───── Material for this task ─────

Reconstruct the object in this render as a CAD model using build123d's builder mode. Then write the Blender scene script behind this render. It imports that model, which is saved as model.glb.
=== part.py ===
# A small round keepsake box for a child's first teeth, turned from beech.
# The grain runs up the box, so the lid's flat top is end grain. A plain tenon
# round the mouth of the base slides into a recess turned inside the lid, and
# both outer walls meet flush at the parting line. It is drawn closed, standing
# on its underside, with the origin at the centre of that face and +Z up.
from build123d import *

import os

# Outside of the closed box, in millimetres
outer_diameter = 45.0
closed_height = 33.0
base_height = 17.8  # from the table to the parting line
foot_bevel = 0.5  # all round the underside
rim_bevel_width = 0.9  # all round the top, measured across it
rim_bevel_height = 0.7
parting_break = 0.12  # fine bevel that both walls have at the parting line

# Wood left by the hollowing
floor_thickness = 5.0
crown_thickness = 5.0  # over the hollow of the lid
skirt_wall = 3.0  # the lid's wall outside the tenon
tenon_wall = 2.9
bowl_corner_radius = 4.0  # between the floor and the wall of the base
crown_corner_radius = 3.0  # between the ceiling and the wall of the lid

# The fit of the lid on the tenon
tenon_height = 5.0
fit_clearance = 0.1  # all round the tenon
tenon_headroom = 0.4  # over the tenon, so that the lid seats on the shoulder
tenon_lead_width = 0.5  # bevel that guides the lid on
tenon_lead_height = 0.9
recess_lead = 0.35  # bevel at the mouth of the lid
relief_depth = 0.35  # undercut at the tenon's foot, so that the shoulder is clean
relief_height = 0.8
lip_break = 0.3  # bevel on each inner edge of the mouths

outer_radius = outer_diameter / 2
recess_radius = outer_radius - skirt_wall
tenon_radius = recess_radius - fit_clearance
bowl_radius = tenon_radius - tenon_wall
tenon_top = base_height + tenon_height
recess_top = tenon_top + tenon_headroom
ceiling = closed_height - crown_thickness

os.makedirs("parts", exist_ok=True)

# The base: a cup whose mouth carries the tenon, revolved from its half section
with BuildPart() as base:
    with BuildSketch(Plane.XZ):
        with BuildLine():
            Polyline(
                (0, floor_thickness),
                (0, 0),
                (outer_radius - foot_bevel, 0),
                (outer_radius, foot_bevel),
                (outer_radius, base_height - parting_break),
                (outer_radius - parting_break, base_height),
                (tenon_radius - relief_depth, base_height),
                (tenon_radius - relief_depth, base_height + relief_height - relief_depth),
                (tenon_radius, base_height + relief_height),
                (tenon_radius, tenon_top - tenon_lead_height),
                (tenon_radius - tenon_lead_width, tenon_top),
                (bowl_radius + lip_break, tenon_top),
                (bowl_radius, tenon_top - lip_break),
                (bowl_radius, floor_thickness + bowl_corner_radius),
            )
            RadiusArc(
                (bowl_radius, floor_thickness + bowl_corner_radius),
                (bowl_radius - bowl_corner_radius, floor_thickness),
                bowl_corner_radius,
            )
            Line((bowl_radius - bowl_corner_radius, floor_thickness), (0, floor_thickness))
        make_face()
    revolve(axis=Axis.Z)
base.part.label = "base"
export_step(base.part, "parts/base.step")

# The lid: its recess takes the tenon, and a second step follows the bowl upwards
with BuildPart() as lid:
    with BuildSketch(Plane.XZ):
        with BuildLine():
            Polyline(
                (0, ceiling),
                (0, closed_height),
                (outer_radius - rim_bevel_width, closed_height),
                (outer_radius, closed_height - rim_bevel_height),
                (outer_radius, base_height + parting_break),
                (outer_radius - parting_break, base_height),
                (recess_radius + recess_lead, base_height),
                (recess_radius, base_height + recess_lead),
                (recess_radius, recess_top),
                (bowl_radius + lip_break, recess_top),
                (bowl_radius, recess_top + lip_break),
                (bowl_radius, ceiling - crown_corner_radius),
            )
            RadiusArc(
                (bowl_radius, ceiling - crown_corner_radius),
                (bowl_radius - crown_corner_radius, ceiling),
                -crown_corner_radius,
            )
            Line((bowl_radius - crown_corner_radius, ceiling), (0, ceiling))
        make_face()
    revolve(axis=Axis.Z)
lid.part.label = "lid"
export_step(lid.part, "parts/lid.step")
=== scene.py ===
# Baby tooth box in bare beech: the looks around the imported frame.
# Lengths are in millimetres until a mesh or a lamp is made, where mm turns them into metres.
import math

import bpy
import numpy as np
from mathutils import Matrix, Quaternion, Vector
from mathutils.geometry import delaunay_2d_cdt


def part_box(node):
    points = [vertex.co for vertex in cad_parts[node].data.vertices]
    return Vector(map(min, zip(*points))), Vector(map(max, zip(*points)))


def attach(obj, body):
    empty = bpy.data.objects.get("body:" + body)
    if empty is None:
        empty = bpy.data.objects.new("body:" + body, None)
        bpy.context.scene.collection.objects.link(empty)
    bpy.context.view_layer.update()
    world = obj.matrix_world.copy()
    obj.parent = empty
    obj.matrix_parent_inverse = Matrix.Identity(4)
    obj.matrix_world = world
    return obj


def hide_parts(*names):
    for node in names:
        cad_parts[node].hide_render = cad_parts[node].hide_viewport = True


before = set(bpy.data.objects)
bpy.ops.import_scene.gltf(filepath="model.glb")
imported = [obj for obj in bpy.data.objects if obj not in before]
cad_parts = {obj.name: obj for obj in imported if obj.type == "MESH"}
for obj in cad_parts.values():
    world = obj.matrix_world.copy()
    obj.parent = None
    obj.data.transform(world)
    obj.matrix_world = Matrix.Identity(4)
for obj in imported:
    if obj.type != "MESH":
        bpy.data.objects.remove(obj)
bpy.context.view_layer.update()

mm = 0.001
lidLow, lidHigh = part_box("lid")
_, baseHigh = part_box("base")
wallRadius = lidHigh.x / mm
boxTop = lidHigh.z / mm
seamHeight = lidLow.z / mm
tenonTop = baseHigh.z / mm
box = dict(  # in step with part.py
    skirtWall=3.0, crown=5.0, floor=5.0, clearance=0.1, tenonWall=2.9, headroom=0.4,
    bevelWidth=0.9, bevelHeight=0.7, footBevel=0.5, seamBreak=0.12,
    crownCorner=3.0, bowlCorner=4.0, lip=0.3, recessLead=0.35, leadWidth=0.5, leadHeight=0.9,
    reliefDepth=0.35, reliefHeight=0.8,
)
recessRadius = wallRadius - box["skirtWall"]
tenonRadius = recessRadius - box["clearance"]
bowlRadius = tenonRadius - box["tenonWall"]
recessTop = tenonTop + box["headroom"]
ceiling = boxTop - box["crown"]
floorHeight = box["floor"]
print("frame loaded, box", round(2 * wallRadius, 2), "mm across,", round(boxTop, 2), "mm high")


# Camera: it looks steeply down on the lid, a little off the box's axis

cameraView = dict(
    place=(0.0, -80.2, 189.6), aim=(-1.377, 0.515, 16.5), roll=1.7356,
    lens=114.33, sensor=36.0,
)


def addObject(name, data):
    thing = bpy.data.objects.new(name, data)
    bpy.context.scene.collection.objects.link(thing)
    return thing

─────
───── Material for this task ─────

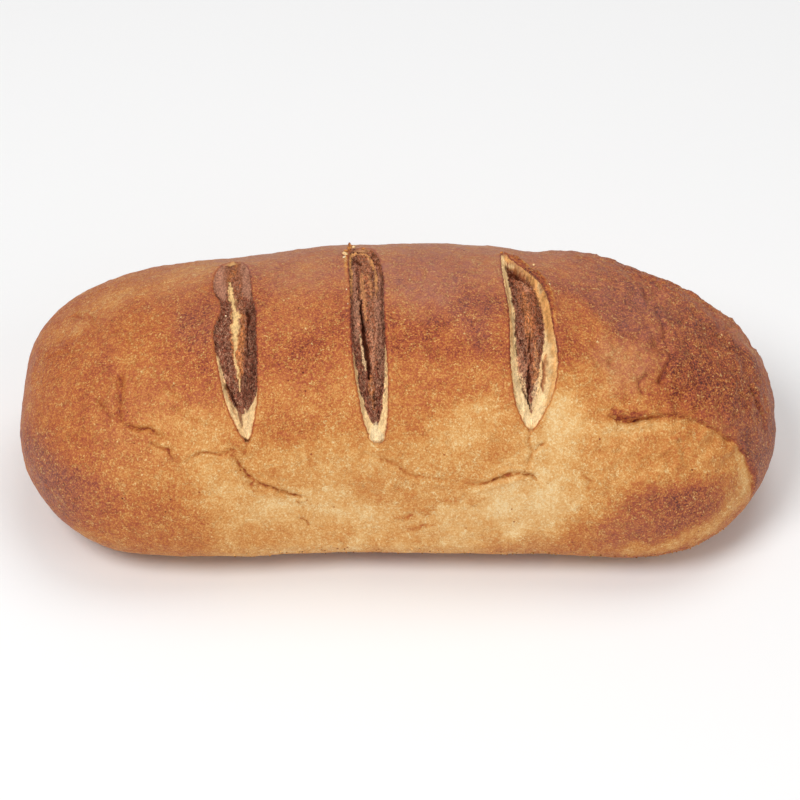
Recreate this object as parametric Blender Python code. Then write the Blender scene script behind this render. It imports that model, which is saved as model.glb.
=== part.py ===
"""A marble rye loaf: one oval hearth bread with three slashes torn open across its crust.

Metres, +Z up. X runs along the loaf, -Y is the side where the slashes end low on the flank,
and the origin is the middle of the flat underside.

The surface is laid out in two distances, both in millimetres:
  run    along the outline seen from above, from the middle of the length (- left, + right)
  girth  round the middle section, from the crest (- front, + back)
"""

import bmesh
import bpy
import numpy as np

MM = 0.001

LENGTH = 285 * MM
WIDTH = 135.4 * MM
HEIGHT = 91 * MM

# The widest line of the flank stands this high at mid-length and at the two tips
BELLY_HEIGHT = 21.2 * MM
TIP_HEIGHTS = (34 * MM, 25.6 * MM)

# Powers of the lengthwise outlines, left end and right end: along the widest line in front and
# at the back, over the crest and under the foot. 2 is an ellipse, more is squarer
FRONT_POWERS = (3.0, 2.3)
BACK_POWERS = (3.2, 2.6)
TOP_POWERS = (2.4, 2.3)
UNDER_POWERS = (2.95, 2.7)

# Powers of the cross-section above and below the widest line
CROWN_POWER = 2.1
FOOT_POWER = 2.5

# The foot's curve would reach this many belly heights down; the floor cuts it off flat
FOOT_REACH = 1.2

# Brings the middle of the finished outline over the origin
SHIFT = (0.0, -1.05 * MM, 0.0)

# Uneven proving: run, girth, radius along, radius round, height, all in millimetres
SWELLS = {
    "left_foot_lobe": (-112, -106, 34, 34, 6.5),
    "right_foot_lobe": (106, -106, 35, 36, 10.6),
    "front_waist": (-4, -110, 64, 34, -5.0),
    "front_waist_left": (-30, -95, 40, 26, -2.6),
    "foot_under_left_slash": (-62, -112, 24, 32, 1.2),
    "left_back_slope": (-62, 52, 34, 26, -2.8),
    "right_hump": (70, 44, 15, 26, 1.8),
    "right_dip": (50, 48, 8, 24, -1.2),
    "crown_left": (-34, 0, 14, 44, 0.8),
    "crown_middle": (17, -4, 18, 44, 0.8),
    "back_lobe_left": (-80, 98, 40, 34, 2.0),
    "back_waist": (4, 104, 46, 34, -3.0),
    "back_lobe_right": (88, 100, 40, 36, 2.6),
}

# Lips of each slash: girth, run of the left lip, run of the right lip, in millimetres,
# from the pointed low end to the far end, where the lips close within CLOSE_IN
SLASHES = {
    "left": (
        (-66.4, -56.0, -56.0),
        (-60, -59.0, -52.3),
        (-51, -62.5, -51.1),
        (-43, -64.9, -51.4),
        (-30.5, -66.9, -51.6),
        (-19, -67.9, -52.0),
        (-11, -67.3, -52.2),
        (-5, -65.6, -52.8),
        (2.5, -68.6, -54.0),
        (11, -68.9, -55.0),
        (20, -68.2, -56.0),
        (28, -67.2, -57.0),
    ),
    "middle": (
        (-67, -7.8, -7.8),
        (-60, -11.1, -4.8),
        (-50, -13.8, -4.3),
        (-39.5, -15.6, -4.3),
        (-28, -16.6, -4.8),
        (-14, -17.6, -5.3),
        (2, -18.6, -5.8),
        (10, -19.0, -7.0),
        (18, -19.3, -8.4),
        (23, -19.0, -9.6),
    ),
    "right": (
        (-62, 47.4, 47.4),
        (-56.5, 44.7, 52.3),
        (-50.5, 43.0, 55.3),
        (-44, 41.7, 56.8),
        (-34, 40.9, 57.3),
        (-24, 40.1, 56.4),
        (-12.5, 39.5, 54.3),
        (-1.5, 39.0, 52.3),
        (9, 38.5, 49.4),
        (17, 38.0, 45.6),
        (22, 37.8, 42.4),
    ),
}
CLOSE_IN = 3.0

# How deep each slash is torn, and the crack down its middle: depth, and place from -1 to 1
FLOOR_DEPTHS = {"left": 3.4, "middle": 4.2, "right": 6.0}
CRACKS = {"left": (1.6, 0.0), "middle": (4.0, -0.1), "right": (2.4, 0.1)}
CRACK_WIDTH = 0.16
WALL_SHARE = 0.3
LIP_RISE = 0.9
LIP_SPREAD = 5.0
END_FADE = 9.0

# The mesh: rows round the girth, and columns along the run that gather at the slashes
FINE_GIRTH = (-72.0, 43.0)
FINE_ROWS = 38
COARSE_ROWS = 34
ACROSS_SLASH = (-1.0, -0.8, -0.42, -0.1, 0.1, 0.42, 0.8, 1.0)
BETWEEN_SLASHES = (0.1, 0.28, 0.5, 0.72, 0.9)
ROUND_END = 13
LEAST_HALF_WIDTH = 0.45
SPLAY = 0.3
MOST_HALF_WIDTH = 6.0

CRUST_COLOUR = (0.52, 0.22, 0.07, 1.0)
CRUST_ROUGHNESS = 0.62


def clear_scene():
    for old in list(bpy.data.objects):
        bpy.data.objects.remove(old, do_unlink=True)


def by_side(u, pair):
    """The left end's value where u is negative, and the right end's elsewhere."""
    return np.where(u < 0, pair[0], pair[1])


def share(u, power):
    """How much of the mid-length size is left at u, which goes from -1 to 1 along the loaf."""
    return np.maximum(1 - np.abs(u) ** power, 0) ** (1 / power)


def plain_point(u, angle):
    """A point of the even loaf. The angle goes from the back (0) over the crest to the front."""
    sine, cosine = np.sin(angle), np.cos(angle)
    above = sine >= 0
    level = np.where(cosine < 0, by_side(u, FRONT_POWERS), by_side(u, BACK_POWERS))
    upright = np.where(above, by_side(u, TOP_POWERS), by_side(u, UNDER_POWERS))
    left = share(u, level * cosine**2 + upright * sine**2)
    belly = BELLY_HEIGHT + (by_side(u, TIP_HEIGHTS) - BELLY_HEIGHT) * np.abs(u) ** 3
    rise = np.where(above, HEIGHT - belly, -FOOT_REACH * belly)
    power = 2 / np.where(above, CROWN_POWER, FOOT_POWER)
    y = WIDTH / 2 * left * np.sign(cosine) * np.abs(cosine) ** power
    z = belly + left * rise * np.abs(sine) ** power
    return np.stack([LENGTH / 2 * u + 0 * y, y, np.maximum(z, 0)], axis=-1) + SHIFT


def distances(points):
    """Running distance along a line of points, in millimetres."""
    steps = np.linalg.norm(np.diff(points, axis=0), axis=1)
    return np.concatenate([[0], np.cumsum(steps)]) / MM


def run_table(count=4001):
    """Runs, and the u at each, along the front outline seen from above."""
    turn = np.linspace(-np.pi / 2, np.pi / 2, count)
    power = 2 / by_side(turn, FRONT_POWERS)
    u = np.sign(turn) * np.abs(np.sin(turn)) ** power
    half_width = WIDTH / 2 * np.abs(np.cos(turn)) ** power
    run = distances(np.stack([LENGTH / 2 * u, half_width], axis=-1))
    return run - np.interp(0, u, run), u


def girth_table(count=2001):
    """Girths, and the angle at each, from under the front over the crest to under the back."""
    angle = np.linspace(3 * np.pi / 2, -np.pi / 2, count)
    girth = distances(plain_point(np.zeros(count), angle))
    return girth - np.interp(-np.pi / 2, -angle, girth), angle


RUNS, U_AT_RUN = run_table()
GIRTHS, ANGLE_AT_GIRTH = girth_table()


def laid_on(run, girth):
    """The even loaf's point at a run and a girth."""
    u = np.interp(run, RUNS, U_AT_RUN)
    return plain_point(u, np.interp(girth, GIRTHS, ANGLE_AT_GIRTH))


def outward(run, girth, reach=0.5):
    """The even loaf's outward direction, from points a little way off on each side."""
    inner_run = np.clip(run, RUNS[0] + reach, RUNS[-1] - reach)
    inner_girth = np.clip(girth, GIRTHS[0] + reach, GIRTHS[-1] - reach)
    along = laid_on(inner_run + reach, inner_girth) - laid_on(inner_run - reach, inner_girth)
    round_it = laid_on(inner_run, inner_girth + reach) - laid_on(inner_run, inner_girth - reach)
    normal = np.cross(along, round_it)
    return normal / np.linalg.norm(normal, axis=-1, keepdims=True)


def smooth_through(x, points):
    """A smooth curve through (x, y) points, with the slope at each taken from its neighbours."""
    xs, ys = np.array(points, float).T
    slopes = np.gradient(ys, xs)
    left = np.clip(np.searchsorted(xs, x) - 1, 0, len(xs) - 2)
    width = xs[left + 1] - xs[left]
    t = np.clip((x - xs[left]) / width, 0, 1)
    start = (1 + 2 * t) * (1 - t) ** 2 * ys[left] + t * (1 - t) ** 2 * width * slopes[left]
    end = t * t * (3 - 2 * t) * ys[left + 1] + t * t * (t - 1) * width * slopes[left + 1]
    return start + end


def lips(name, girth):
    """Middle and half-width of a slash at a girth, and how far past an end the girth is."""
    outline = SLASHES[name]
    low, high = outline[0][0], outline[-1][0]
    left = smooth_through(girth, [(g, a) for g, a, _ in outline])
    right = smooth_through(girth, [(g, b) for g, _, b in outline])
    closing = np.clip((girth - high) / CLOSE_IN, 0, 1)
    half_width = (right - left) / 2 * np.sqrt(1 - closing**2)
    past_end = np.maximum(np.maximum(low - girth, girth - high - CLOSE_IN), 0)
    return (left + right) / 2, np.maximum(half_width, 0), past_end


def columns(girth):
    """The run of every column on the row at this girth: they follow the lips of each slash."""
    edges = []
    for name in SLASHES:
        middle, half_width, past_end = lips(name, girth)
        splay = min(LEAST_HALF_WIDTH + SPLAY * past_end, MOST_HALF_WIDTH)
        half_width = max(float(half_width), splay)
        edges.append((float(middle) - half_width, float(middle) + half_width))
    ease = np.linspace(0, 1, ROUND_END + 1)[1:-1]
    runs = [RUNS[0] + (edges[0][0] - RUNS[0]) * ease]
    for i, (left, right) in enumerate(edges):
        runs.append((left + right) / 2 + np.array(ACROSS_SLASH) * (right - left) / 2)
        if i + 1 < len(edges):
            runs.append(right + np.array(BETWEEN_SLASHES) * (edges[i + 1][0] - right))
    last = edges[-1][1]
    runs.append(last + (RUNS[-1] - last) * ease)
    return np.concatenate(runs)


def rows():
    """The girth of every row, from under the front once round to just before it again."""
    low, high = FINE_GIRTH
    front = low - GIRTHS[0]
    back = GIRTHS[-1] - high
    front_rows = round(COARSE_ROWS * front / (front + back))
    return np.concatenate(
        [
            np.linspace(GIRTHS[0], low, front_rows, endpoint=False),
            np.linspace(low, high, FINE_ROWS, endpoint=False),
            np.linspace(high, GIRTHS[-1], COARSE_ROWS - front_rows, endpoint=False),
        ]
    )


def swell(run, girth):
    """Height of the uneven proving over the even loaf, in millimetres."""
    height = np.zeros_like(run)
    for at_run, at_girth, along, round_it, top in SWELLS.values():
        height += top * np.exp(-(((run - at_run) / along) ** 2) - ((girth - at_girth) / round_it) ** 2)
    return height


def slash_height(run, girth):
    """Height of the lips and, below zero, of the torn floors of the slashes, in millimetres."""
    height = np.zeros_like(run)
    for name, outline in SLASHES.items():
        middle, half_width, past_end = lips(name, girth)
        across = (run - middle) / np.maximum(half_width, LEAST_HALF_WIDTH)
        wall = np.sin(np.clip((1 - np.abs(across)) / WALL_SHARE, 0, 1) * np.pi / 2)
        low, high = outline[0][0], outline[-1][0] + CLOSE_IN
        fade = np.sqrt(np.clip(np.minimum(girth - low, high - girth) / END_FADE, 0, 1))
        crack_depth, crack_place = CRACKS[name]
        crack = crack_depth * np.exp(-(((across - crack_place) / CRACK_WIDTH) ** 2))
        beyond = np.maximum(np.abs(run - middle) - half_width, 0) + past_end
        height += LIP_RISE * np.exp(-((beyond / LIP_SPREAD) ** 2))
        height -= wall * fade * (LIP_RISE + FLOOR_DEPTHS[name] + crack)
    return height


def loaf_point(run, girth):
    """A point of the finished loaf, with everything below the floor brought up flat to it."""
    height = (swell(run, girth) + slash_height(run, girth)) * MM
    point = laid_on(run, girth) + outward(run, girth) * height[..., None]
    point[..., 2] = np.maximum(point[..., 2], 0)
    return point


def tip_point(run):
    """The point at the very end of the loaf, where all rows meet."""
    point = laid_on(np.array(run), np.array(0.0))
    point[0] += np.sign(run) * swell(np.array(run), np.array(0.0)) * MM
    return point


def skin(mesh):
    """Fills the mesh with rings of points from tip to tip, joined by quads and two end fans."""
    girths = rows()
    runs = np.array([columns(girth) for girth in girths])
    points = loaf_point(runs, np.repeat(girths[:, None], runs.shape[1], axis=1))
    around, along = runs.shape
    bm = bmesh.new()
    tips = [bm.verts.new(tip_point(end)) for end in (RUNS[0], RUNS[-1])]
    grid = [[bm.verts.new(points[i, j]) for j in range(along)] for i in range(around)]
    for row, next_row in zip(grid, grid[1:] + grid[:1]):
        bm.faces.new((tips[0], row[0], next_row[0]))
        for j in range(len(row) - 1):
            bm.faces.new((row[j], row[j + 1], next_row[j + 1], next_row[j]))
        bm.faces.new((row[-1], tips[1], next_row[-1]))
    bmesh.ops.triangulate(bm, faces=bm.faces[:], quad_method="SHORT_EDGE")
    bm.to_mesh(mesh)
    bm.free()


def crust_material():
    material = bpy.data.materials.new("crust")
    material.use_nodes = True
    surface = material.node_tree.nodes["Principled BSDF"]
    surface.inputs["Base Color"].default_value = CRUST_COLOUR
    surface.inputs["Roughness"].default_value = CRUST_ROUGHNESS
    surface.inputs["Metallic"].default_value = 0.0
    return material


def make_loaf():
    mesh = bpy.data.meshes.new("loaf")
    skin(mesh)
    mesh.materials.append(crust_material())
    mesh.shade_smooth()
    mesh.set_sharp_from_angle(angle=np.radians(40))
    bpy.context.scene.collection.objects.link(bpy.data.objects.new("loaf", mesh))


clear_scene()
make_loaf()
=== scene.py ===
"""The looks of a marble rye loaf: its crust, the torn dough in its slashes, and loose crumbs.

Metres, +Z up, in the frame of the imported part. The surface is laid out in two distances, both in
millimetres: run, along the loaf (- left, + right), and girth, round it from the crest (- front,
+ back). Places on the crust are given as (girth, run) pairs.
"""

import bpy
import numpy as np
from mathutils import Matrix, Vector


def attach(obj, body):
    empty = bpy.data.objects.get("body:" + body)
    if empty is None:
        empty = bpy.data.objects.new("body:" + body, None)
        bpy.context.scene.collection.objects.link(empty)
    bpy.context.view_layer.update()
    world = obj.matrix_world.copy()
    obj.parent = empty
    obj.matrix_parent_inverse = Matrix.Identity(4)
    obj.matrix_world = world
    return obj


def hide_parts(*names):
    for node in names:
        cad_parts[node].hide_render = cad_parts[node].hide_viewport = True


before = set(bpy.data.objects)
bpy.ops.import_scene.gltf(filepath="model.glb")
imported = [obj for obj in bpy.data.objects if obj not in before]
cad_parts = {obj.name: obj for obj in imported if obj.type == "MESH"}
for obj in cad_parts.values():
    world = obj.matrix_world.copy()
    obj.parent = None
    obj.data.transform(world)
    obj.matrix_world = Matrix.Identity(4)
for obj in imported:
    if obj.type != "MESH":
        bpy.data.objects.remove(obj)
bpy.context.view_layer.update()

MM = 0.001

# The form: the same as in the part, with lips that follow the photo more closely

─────

Write down exactly the span of lines above from the one containing "mesh.materials.append(crust_material())" to the one containing "from mathutils import Matrix, Vector", both ends included.

> [Solution to the exercise]
    mesh.materials.append(crust_material())
    mesh.shade_smooth()
    mesh.set_sharp_from_angle(angle=np.radians(40))
    bpy.context.scene.collection.objects.link(bpy.data.objects.new("loaf", mesh))


clear_scene()
make_loaf()
=== scene.py ===
"""The looks of a marble rye loaf: its crust, the torn dough in its slashes, and loose crumbs.

Metres, +Z up, in the frame of the imported part. The surface is laid out in two distances, both in
millimetres: run, along the loaf (- left, + right), and girth, round it from the crest (- front,
+ back). Places on the crust are given as (girth, run) pairs.
"""

import bpy
import numpy as np
from mathutils import Matrix, Vector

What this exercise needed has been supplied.